The good news was share to me this January of 2018. I was overwhelmed and overjoyed and I couldn’t contain myself. I read the Bible ever since from the moment I wake up until night before I sleep. I was on fire! I do not know what to do and who to talk to after hearing the good news.

I went to see my best friend of 17 years. She shared the gospel to me over and over but for some reason it didn’t really hit me that time. The previous three years of my life though was a challenge. Those years were a challenge and in those three years I even considered taking my own life. I was so helpless and thought just ending it all might really really stop it all. I was in the middle of an ugly divorce and in a new but I would say at that time an ugly relationship too.

Everything was dark and ugly until I knew Jesus. Before I really didn’t think it will help and I did question why all of those awful things happened to me too but maybe as we go along in this blog of mine I could tell the stories to you guys. My life is an ugly clump of disappointments and sins but I got a second chance, a new life with Jesus by my side and with the help of the Holy Spirit I know now I can do everything.

Isaiah 1:18

“Come now, let us reason together, says the Lord: though your sins are like scarlet, they shall be as white as snow: though they are red like crimson, they shall become like wool.”

Writing makes my mind stop thinking all the time and I need that to function sometimes so I will blog and blog and blog until I am contented. Until I am freed from all these things I think and I wanna say. When I woke up today I decided to make this blog— a separate one to share my Christian journey.

Baptism is not a prerequisite for salvation but what it does is to declare that I am no longer of this world, I no longer belong with the enemy but I now belong to Christ. I am now forever His. My life, my body, my soul and everything I do is to glorify Him. Although I wont be able to really do it all the time as I know myself but I do try to always give thanks and glorify God.
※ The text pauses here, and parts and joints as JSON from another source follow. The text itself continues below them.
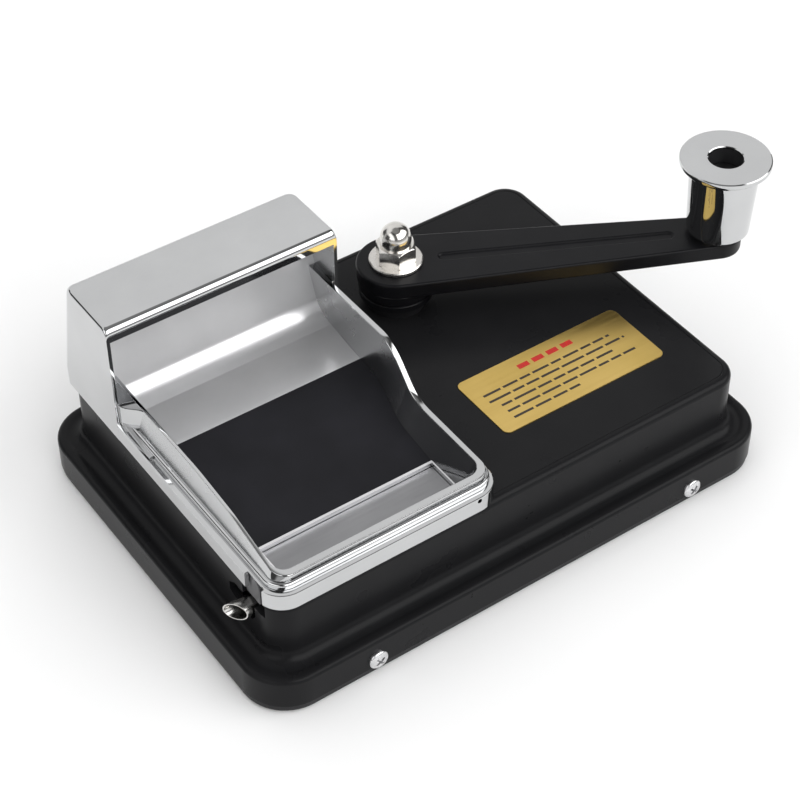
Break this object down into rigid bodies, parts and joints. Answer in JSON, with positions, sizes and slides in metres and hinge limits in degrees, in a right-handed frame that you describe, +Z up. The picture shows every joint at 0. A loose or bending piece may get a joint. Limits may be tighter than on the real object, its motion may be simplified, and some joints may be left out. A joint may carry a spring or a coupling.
{
  "type": "hand-cranked tabletop filling press",
  "caption": "Hand-cranked tabletop filling press: black flanged base, chrome hopper with hood, flat crank arm with chrome spool knob, steel side nozzle.",
  "frame": {"origin": "centre of the base on the surface it stands on", "axes": "+X right along the base, +Y to the back where the hood stands, +Z up; the nozzle points to -X"},
  "size_m": [0.2449, 0.1546, 0.0909],
  "materials": {
    "black_shell": "satin black moulded plastic",
    "dark_plate": "black painted steel sheet",
    "rubber_mat": "matt black rubber",
    "bright_screw": "bright zinc plated steel",
    "gold_label": "brushed gold label stock",
    "chrome_hopper": "mirror chrome plate",
    "chrome_liner": "polished sheet, slightly satin",
    "black_tray": "matt black moulded plastic",
    "frame_steel": "bright steel",
    "block_aluminium": "machined aluminium",
    "nozzle_steel": "thin bright stainless steel",
    "press_steel": "satin grey plated steel",
    "spring_steel": "spring wire",
    "bracket_steel": "zinc plated steel",
    "dark_clamp": "dark grey plastic",
    "shaft_steel": "ground steel",
    "gear_steel": "cut steel with a film of grease",
    "bush_brass": "sintered bronze",
    "black_bush": "satin black acetal",
    "black_collar": "satin black paint",
    "black_arm": "satin black powder coat",
    "washer_steel": "stainless steel",
    "nut_steel": "polished stainless steel",
    "chrome_knob": "mirror chrome plate",
    "pin_steel": "dark steel"
  },
  "bodies": {
    "base": {"base_shell": "black_shell", "bottom_plate": "dark_plate", "non_slip_mat": "rubber_mat", "flange_screws": "bright_screw", "label_plate": "gold_label", "hopper_shell": "chrome_hopper", "hopper_screws": "bright_screw", "hopper_liner": "chrome_liner", "hopper_tray": "black_tray", "chamber_frame": "frame_steel", "chamber_block": "block_aluminium", "block_screws": "bright_screw", "nozzle": "nozzle_steel", "press_springs": "spring_steel", "spring_bracket": "bracket_steel", "clamp_spring": "spring_steel", "rack_guide": "bracket_steel", "guide_rod": "shaft_steel", "guide_posts": "bracket_steel", "stop_bumpers": "rubber_mat", "bearing_block": "bracket_steel", "lower_bush": "bush_brass", "upper_bush": "black_bush"},
    "crank": {"crank_shaft": "shaft_steel", "sector_gear": "gear_steel", "gear_pin": "bright_screw", "thrust_washer": "bush_brass", "boss_collar": "black_collar", "crank_arm": "black_arm", "crank_washer": "washer_steel", "acorn_nut": "nut_steel", "knob_pin": "pin_steel", "knob_washer": "washer_steel"},
    "knob": {"knob": "chrome_knob"},
    "ram": {"spoon": "nozzle_steel", "ram_rod": "shaft_steel", "carriage": "block_aluminium", "rack": "gear_steel", "rack_screws": "bright_screw"},
    "press": {"press_bar": "press_steel"},
    "clamp": {"clamp_finger": "dark_clamp"}
  },
  "joints": [
    {"name": "crank_turn", "type": "hinge", "parent": "base", "child": "crank", "pos_m": [0.0201, 0.0343, 0.052], "axis": [0, 0, -1], "range_deg": [0, 78]},
    {"name": "ram_slide", "type": "slide", "parent": "base", "child": "ram", "axis": [-1, 0, 0], "range_m": [0, 0.0655]},
    {"name": "knob_spin", "type": "hinge", "parent": "crank", "child": "knob", "pos_m": [0.12363, -0.01845, 0.075], "axis": [0, 0, 1], "continuous": true},
    {"name": "press_slide", "type": "slide", "parent": "base", "child": "press", "axis": [0, 1, 0], "range_m": [0, 0.0105], "stiffness_N_per_m": 120, "springref_m": -0.003, "deforming": ["press_springs"]},
    {"name": "clamp_press", "type": "slide", "parent": "base", "child": "clamp", "axis": [0, 0, -1], "range_m": [0, 0.0012], "stiffness_N_per_m": 80, "springref_m": -0.002, "deforming": ["clamp_spring"]}
  ],
  "couplings": [
    {"joint": "ram_slide", "follows": "crank_turn", "m_per_rad": 0.048}
  ]
}
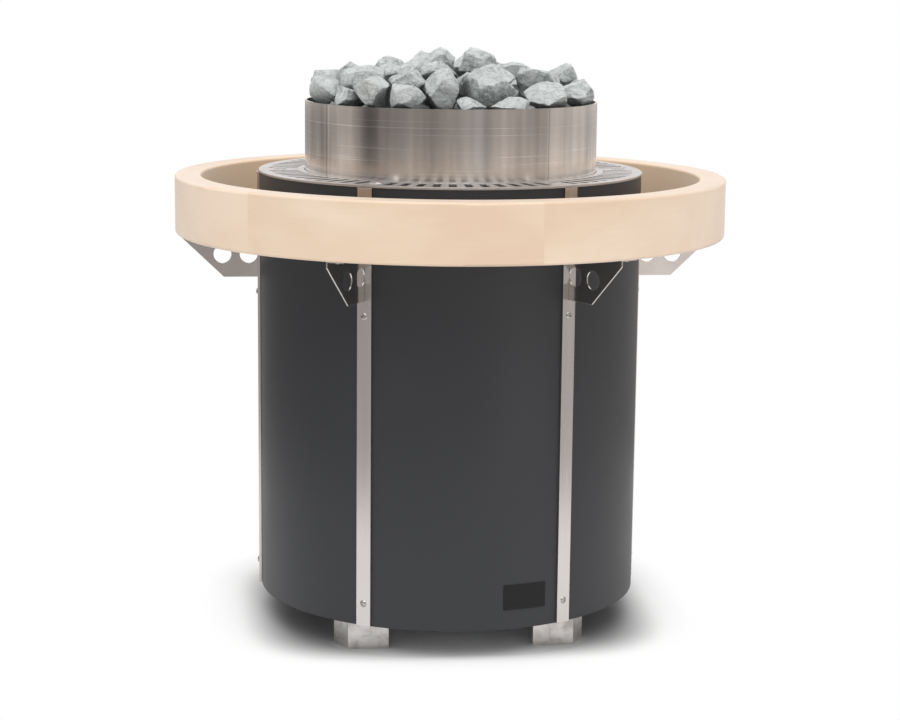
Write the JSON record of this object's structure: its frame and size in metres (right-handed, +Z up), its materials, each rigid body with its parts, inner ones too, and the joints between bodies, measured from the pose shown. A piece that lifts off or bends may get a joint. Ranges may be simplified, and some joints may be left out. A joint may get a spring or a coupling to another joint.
{
  "type": "sauna heater stove",
  "caption": "Free-standing round electric sauna heater: dark jacket with steel cover strips, slotted top plate, stone-filled drum, wooden guard rail on brackets, folded sheet legs",
  "frame": {"origin": "bottom centre: on the floor under the middle of the round body, in the plane of the legs' lower edges", "axes": "+Z up along the body's axis, -Y to the front (the panel with the badge plate), +X to the right of someone facing the front from outside"},
  "size_m": [0.864, 0.864, 0.9011],
  "materials": {
    "galvanised_steel": "zinc-coated sheet, matt",
    "leg_steel": "brushed stainless sheet",
    "jacket_coating": "anthracite powder coat, satin",
    "strip_steel": "stainless, fine brushed",
    "bracket_steel": "stainless, bright rolled",
    "rail_wood": "light hardwood, sanded, unvarnished",
    "plate_steel": "stainless, fine brushed",
    "drum_steel": "stainless, rolled and brushed round",
    "grate_steel": "heat-tinted stainless",
    "element_sheath": "dark oxidised heating tube",
    "fastener_steel": "stainless",
    "ceramic": "steatite, unglazed",
    "lead_silicone": "silicone insulation",
    "gland_plastic": "black polyamide",
    "badge_black": "black, satin, blank",
    "stone": "crushed grey-green rock, rough"
  },
  "bodies": {
    "root": {"base_plate": "galvanised_steel", "leg_front_left": "leg_steel", "leg_front_right": "leg_steel", "leg_rear_left": "leg_steel", "leg_rear_right": "leg_steel", "panel_front": "jacket_coating", "panel_front_right": "jacket_coating", "panel_rear_right": "jacket_coating", "panel_rear": "jacket_coating", "panel_rear_left": "jacket_coating", "panel_front_left": "jacket_coating", "upright_front_right": "galvanised_steel", "upright_right": "galvanised_steel", "upright_rear_right": "galvanised_steel", "upright_rear_left": "galvanised_steel", "upright_left": "galvanised_steel", "upright_front_left": "galvanised_steel", "strip_front_right": "strip_steel", "strip_right": "strip_steel", "strip_rear_right": "strip_steel", "strip_rear_left": "strip_steel", "strip_left": "strip_steel", "strip_front_left": "strip_steel", "bracket_front_right": "bracket_steel", "bracket_right": "bracket_steel", "bracket_rear_right": "bracket_steel", "bracket_rear_left": "bracket_steel", "bracket_left": "bracket_steel", "bracket_front_left": "bracket_steel", "rail_segment_1": "rail_wood", "rail_segment_2": "rail_wood", "rail_segment_3": "rail_wood", "rail_segment_4": "rail_wood", "rail_segment_5": "rail_wood", "rail_segment_6": "rail_wood", "top_plate": "plate_steel", "plate_screws": "fastener_steel", "stone_drum": "drum_steel", "stone_grate": "grate_steel", "heat_shield": "galvanised_steel", "element_carrier": "galvanised_steel", "heating_element_1": "element_sheath", "heating_element_2": "element_sheath", "heating_element_3": "element_sheath", "heating_element_4": "element_sheath", "heating_element_5": "element_sheath", "heating_element_6": "element_sheath", "terminal_insulators": "ceramic", "internal_leads": "lead_silicone", "terminal_box": "galvanised_steel", "terminal_box_lid": "galvanised_steel", "terminal_block": "ceramic", "cable_gland": "gland_plastic", "badge_plate": "badge_black", "lower_stones": "stone", "upper_stones": "stone", "strip_screws": "fastener_steel", "leg_bolts": "fastener_steel", "bracket_fasteners": "fastener_steel"}
  },
  "joints": []
}
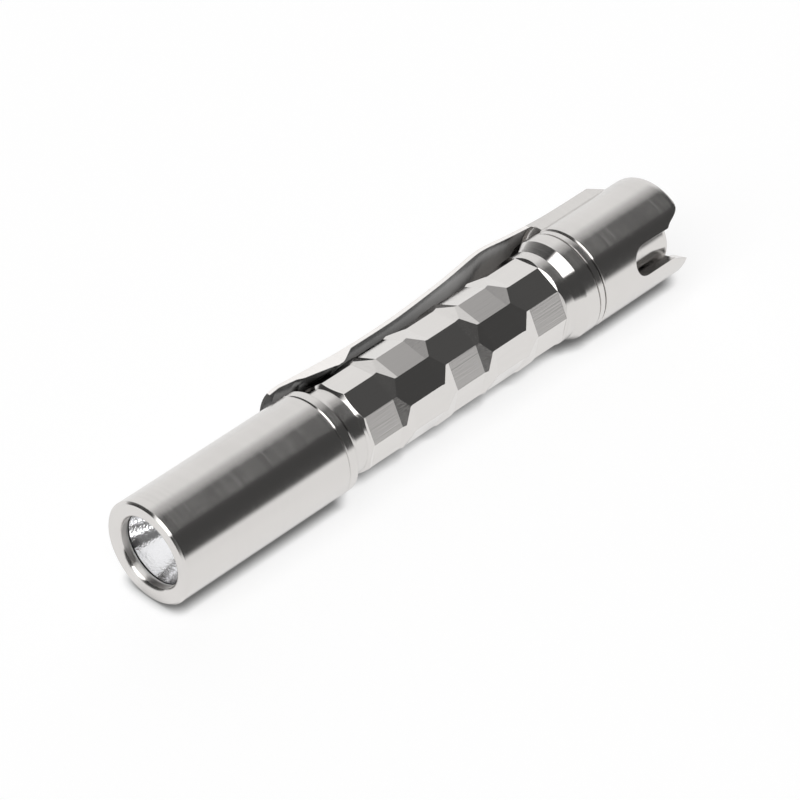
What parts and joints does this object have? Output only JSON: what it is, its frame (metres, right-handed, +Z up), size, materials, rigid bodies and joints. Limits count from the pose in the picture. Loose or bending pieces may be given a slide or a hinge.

Before I thought there is nothing about this baptism but I think I do certain things different now and I am more careful now in everything I do and say. My skills in blogging is not much but I will do better soon enough. I have many concerns and I have many stories to tell so I will be blogging everyday and may we all talk about things like this and do not be shy to share your stories too and you can always comment and I will try to always reply. We should remember to always pray and that we should remember that we are not alone.